To a great extent, the difference between a dietary supplement and a drug lies in the use of the agent, not in the nature of the agent itself. If an herb, vitamin, mineral, or amino acid is used to resolve a nutritional deficiency or to improve or sustain the structure or function of the body, the agent is considered a dietary supplement. If the agent is used to diagnose, prevent, treat, or cure a disease, the agent is considered a drug. This distinction is key when the FDA determines whether proposed research on a product requires an investigational new drug (IND) exemption. If the proposed investigation of a lawfully marketed botanical dietary supplement is to study its effects on diseases (i.e., to cure, treat, mitigate, prevent, or diagnose a disease and its associated symptoms), then the supplement is more likely to be subject to IND requirements. The FDA has worked with NCCAM to provide direction to investigators and recently created a Botanical Review Team to ensure consistent interpretation of the document Guidance for Industry--Botanical Drug Products.b Such FDA guidance is currently unavailable for other products (e.g., probiotics). bSee www.fda.gov/cder/guidance/index.htm under "Chemistry."

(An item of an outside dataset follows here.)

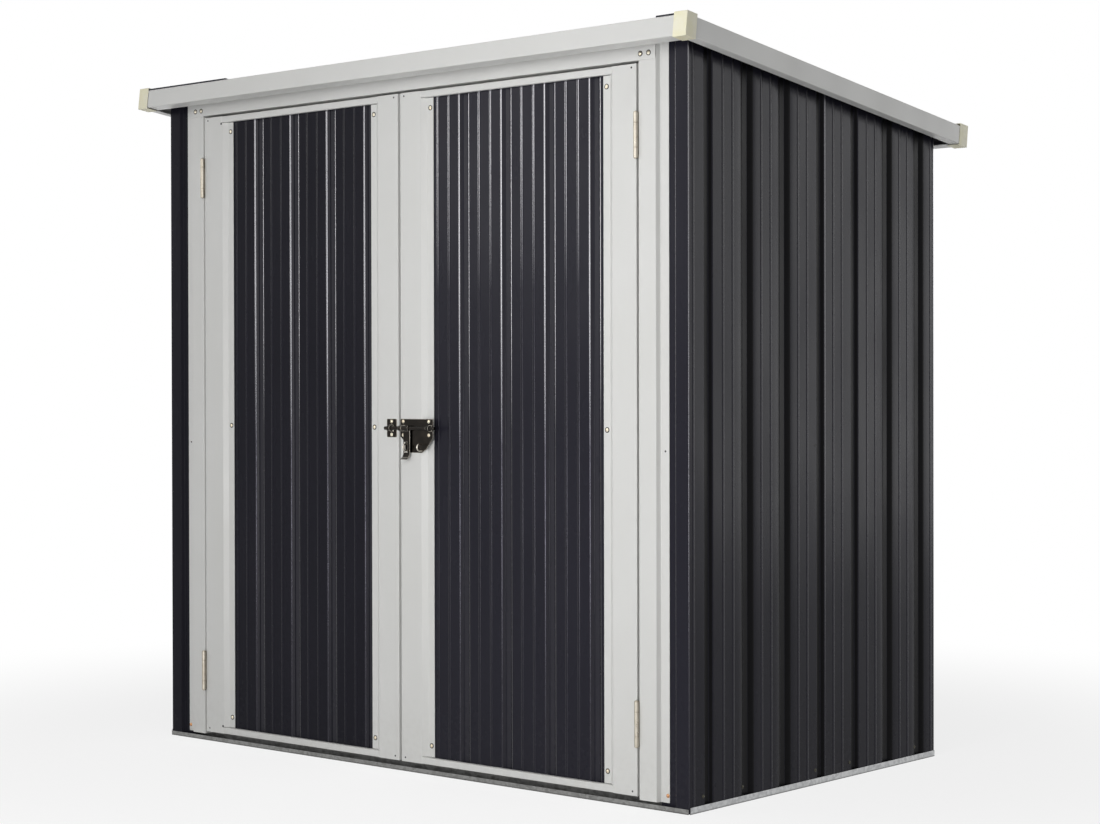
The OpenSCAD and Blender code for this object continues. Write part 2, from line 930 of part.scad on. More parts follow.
// The hasp: a collar that turns on the rod, and a slotted strap with a turned-up finger tab.
module bolt_hasp() {
    collar_r = rod_r + 2.5;
    back = rod_r - 0.5;
    x0 = -hasp_w / 2;
    color(steel_color)
        on_bolt() translate([staple_in - 1.5, -rod_out, 0])
            difference() {
                union() {
                    translate([x0, 0, 0]) rotate([0, 90, 0])
                        cylinder(r = collar_r, h = hasp_w, $fn = 48);
                    along_x(x0, -x0)
                        fold([
                            [back - hasp_t, 0], [back - hasp_t, 12 - hasp_l],
                            [back - hasp_t - 4, 4 - hasp_l], [back - hasp_t - 11, -hasp_l]
                        ], hasp_t);
                }
                rotate([0, 90, 0])
                    cylinder(r = rod_r + guide_gap, h = 2 * hasp_w, center = true, $fn = 48);
                translate([1.5 + staple_r + 0.7 - slot_w, -10, -staple_down - slot_h / 2])
                    cube([slot_w, 20, slot_h]);
            }
}

base_front_rail();
base_back_rail();
base_left_rail();
base_right_rail();
left_wall_front_sheet();
left_wall_rear_sheet();
right_wall_front_sheet();
right_wall_rear_sheet();
back_wall_left_sheet();
back_wall_middle_sheet();
back_wall_right_sheet();
rear_corner_posts();
wall_mid_rails();
wall_top_rails();
left_door_post();
right_door_post();
door_header();
roof_left_sheet();
roof_middle_sheet();
roof_right_sheet();
roof_purlin();
roof_front_trim();
roof_back_trim();
roof_left_trim();
roof_right_trim();
roof_corner_caps();
roof_front_hems();
left_door_sheet();
left_door_hinge_stile();
left_door_meeting_stile();
left_door_rails();
right_door_sheet();
right_door_hinge_stile();
right_door_meeting_stile();
right_door_rails();
left_post_hinge_leaves();
right_post_hinge_leaves();
left_door_hinge_leaves();
right_door_hinge_leaves();
bolt_plate();
bolt_staples();
bolt_keeper();
bolt_rod();
bolt_hasp();
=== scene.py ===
"""Looks of a pent-roofed metal tool shed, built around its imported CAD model."""

import json
import math

import bmesh
import bpy
from mathutils import Matrix, Vector
from mathutils.bvhtree import BVHTree

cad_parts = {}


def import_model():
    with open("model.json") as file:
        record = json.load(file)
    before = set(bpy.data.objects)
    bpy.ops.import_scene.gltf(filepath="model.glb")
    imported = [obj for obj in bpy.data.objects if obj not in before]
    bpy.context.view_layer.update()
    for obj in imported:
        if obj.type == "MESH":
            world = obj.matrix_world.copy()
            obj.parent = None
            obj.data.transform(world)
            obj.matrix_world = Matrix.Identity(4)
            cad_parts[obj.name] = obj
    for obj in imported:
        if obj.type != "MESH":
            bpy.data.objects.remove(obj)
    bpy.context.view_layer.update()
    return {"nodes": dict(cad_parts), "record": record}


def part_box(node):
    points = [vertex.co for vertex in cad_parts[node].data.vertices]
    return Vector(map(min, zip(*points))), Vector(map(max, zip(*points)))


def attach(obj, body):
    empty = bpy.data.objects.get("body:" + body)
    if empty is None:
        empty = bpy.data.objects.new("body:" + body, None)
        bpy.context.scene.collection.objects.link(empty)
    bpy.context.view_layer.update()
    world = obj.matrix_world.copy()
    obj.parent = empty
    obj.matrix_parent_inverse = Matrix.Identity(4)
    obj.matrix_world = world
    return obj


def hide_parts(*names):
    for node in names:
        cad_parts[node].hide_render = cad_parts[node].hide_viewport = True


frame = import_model()

MM = 0.001
FRONT, BACK, LEFT, RIGHT, DOWN = (0, -1, 0), (0, 1, 0), (-1, 0, 0), (1, 0, 0), (0, 0, -1)

# ---------- What the frame says ----------

BODY_OF = {
    node: body
    for body, nodes in frame["record"]["behaviour"]["bodies"].items()
    for node in nodes
}
SLOT_OF = {part["node"]: part["material_slot"] for part in frame["record"]["subparts"]}
SURFACE_OF = {}


class Box:
    """A node's box at rest: low and high corners, size and centre."""

    def __init__(self, node):
        low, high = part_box(node)
        self.low = Vector(low)
        self.high = Vector(high)
        self.size = self.high - self.low
        self.centre = (self.high + self.low) / 2


def surface_of(node):
    """A node's surface at rest, ready for rays and made once."""
    if node not in SURFACE_OF:
        bm = bmesh.new()
        bm.from_mesh(frame["nodes"][node].data)
        SURFACE_OF[node] = BVHTree.FromBMesh(bm)
        bm.free()
    return SURFACE_OF[node]


def struck(node, start, direction):
    """Where a ray first meets a node's surface, and the surface's normal there."""
    place, normal, _, _ = surface_of(node).ray_cast(Vector(start), Vector(direction))
    return place, normal


# ---------- Materials ----------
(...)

Similarly, little attention has been paid to the quality of probiotics. Quality issues for probiotic supplements may include:

  • Viability of bacteria in the product
  • Types and titer of bacteria in the product
  • Stability of different strains under different storage conditions and in different product formats
  • Enteric protection of the product

Therefore, for optimal studies, documentation of the type of bacteria (genus and species), potency (number of viable bacteria per dose), purity (presence of contaminating or ineffective microorganisms), and disintegration properties must be provided for any strain to be considered for use as a probiotic product. Speciation of the bacteria must be established by means of the most current, valid methodology.

Many of the challenges identified for research on dietary supplements, including issues of composition and characterization, are applicable to research on functional foods and whole diets. In addition, challenges of popular diet research include adherence to the protocol for longer-term studies, inability to blind participants to intervention assignment, and efficacy versus effectiveness.